Infrastructure: Shifting the Burden from Grid to Logistics
Heavy-duty fast charging places enormous strain on electrical infrastructure. Multi-megawatt chargers require grid upgrades, substations, and sophisticated load management. Aluminum-Air refueling infrastructure, by contrast, shifts the challenge away from the grid and toward industrial logistics.
Instead of power electronics and substations, refueling stations would focus on aluminum plate handling, mechanical swapping systems, electrolyte management, and recycling logistics. For a country with deep experience in industrial supply chains, this shift may be more manageable than widespread grid reinforcement.
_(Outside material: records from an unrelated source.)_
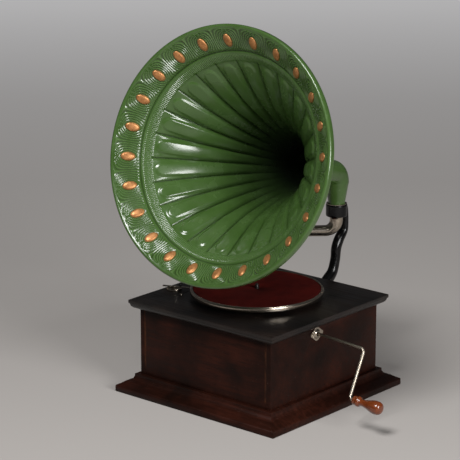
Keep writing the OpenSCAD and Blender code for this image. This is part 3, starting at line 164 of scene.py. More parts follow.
class GramophoneMetal(PropertyGroup):
    nickel: colour("Nickel", "Nickel plate", "#bdb2a3")
    nickel_dull: colour("Dull nickel", "Nickel plate where it has gone dull", "#6b5f52")
    japan: colour("Black", "Black stove enamel of the bracket", "#09090a")
    brass: colour("Brass", "Brass of the motor's wheels", "#b8914f")
    steel: colour("Steel", "Bright steel of shafts and screws", "#8f8e8c")


class GramophoneStudio(PropertyGroup):
    floor: colour("Floor", "Paper that the gramophone stands on", "#b6b1ad")
    key: amount("Key", "Power of the main soft light", 122, "POWER")
    side: amount("Side", "Power of the soft light at the right", 80, "POWER")
    room: amount("Room", "Strength of the even light from all round", 0.07)
    lens: amount("Lens", "Focal length of the camera", 170.4, "CAMERA")


def settings_of(group):
    """The settings of one group: horn, case, metal or studio."""
    return getattr(bpy.context.scene, f"gramophone_{group}")


# Modelling by hand, step by step

def drop_selection():
    if bpy.context.object and bpy.context.object.mode != "OBJECT":
        bpy.ops.object.mode_set(mode="OBJECT")
    bpy.ops.object.select_all(action="DESELECT")


def only(piece):
    drop_selection()
    piece.select_set(True)
    bpy.context.view_layer.objects.active = piece


def named(name):
    piece = bpy.context.object
    piece.name = name
    piece.data.name = name
    return piece


def turn(degrees, axis):
    return Matrix.Rotation(radians(degrees), 4, axis)


def edit(piece):
    """Opens a piece in edit mode with all of it selected."""
    only(piece)
    bpy.ops.object.mode_set(mode="EDIT")
    bpy.ops.mesh.select_all(action="SELECT")


def settle(piece, matrix=None):
    """Moves a piece by a matrix in millimetres and leaves its place in its mesh."""
    only(piece)
    if matrix is not None:
        moved = matrix.copy()
        moved.translation *= MM
        piece.matrix_world = moved @ piece.matrix_world
    bpy.ops.object.transform_apply(location=True, rotation=True, scale=True)
    return piece


def modify(piece, kind, **settings):
    """Adds a modifier, sets it and applies it."""
    only(piece)
    bpy.ops.object.modifier_add(type=kind)
    modifier = piece.modifiers[-1]
    for name, value in settings.items():
        setattr(modifier, name, value)
    bpy.ops.object.modifier_apply(modifier=modifier.name)
    return piece


def smooth(piece, angle):
    only(piece)
    bpy.ops.object.shade_smooth_by_angle(angle=radians(angle))
    return piece


def rounded(piece, edge, segments, angle):
    """Rounds the edges that are sharper than an angle and shades the rest smooth."""
    if edge:
        modify(piece, "BEVEL", width=edge * MM, segments=segments, limit_method="ANGLE",
               angle_limit=radians(angle))
    return smooth(piece, angle)


def tidy(piece):
    """Closes seams and poles and points the faces outwards."""
    edit(piece)
    bpy.ops.mesh.remove_doubles(threshold=0.004 * MM)
    bpy.ops.mesh.normals_make_consistent(inside=False)
    bpy.ops.object.mode_set(mode="OBJECT")
    return piece


def turned(name, rows, steps, capped=False):
    """Draws a circle on the first row and pulls it from row to row, radius and height, about the Z axis."""
    drop_selection()
    radius, level = rows[0]
    bpy.ops.mesh.primitive_circle_add(vertices=steps, radius=radius * MM, location=(0, 0, level * MM),
                                      fill_type="NGON" if capped else "NOTHING")
    piece = named(name)
    edit(piece)
    for r, z in rows[1:]:
        bpy.ops.mesh.extrude_edges_move(TRANSFORM_OT_translate={"value": (0, 0, (z - level) * MM)})
        if r == 0:
            bpy.ops.mesh.merge(type="CENTER")
        elif r != radius:
            share = r / radius
            bpy.ops.transform.resize(value=(share, share, 1), center_override=(0, 0, z * MM))
        radius, level = r, z
    if capped and radius:
        bpy.ops.mesh.edge_face_add()
    return settle(tidy(piece))


def ring(name, rows, steps):
    """A turned piece whose rows close on themselves, such as a rim or a sleeve."""
    return turned(name, rows + rows[:1], steps)


def arc(x, z, radius, angles):
    return [(x + radius * cos(radians(a)), z + radius * sin(radians(a))) for a in angles]


def eased(points, count):
    """A smooth line through points, with count steps between two of them."""
    line = [Vector(p) for p in points]
    line = [2 * line[0] - line[1]] + line + [2 * line[-1] - line[-2]]
    smoothed = []
    for a, b, c, d in zip(line, line[1:], line[2:], line[3:]):
        for k in range(count):
            t = k / count
            smoothed.append(0.5 * (2 * b + t * (c - a) + t * t * (2 * a - 5 * b + 4 * c - d)
                                   + t ** 3 * (3 * b - a - 3 * c + d)))
    return smoothed + [line[-2]]


def bent(corners, bends, steps):
    """A line through corners with each inner corner bent to its own radius."""
    points = [Vector(p) for p in corners]
    line = [points[0]]
    for before, corner, after, bend in zip(points, points[1:], points[2:], bends):
        come = (corner - before).normalized()
        go = (after - corner).normalized()
        angle = come.angle(go)
        back = bend * tan(angle / 2)
        middle = corner + (go - come).normalized() * (bend / cos(angle / 2))
        start = corner - come * back
        axis = come.cross(go).normalized()
        for k in range(steps + 1):
            line.append(middle + Matrix.Rotation(angle * k / steps, 3, axis) @ (start - middle))
    return line + [points[-1]]


def drawn(name, line, radii, turns, capped=True):
    """A curve laid along a line, given its round section and made a mesh."""
    drop_selection()
    bpy.ops.curve.primitive_nurbs_path_add(location=(0, 0, 0))
    piece = named(name)
    shape = piece.data
    shape.splines.clear()
    spline = shape.splines.new("POLY")
    spline.points.add(len(line) - 1)
    for point, place, radius in zip(spline.points, line, radii):
        point.co = (*(Vector(place) * MM), 1)
        point.radius = radius
    shape.bevel_depth = MM
    shape.bevel_resolution = turns
    shape.use_fill_caps = capped
    bpy.ops.object.convert(target="MESH")
    return settle(tidy(piece))


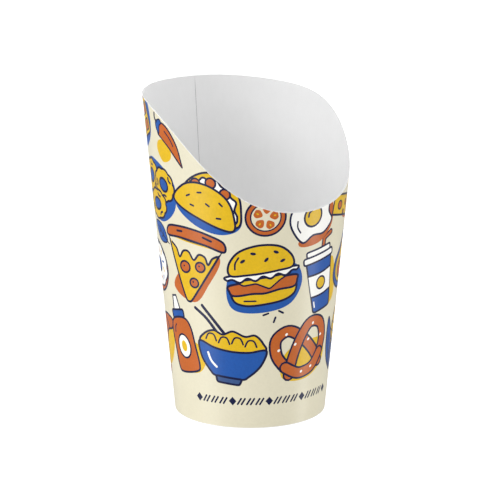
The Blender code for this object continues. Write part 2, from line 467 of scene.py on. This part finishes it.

Environmental and Lifecycle Considerations
From a tailpipe perspective, Aluminum-Air systems are zero-emission. However, their true environmental impact depends on how aluminum is produced and recycled. If aluminum smelting is powered by fossil fuels, emissions are simply shifted upstream. If paired with renewable energy and high recycling rates, the Aluminum-Air battery for heavy-duty EVs could deliver very low lifecycle emissions.
This makes policy alignment critical. Incentives for low-carbon aluminum production and recycling could significantly improve the sustainability profile of Aluminum-Air systems.
Is Aluminum-Air the Disruptor India Needs?
Aluminum-Air is unlikely to replace lithium-ion across all applications. Passenger cars, urban mobility, and short-range fleets will continue to favor rechargeable batteries. But for long-haul trucking and high-utilization buses, the assumptions that underpin lithium-ion begin to crack.
The Aluminum-Air battery for heavy-duty EVs challenges the idea that electrification must always rely on charging. By reintroducing the concept of refueling—this time with metal—it opens a different pathway for decarbonizing transport.
In a country like India, where logistics scale is massive and operational efficiency is paramount, that alternative deserves serious attention. The future of energy storage will not be singular. It will be plural, contextual, and application-specific.
And in that future, Aluminum-Air may not dominate—but it could quietly redefine what is possible for long-haul electric transport.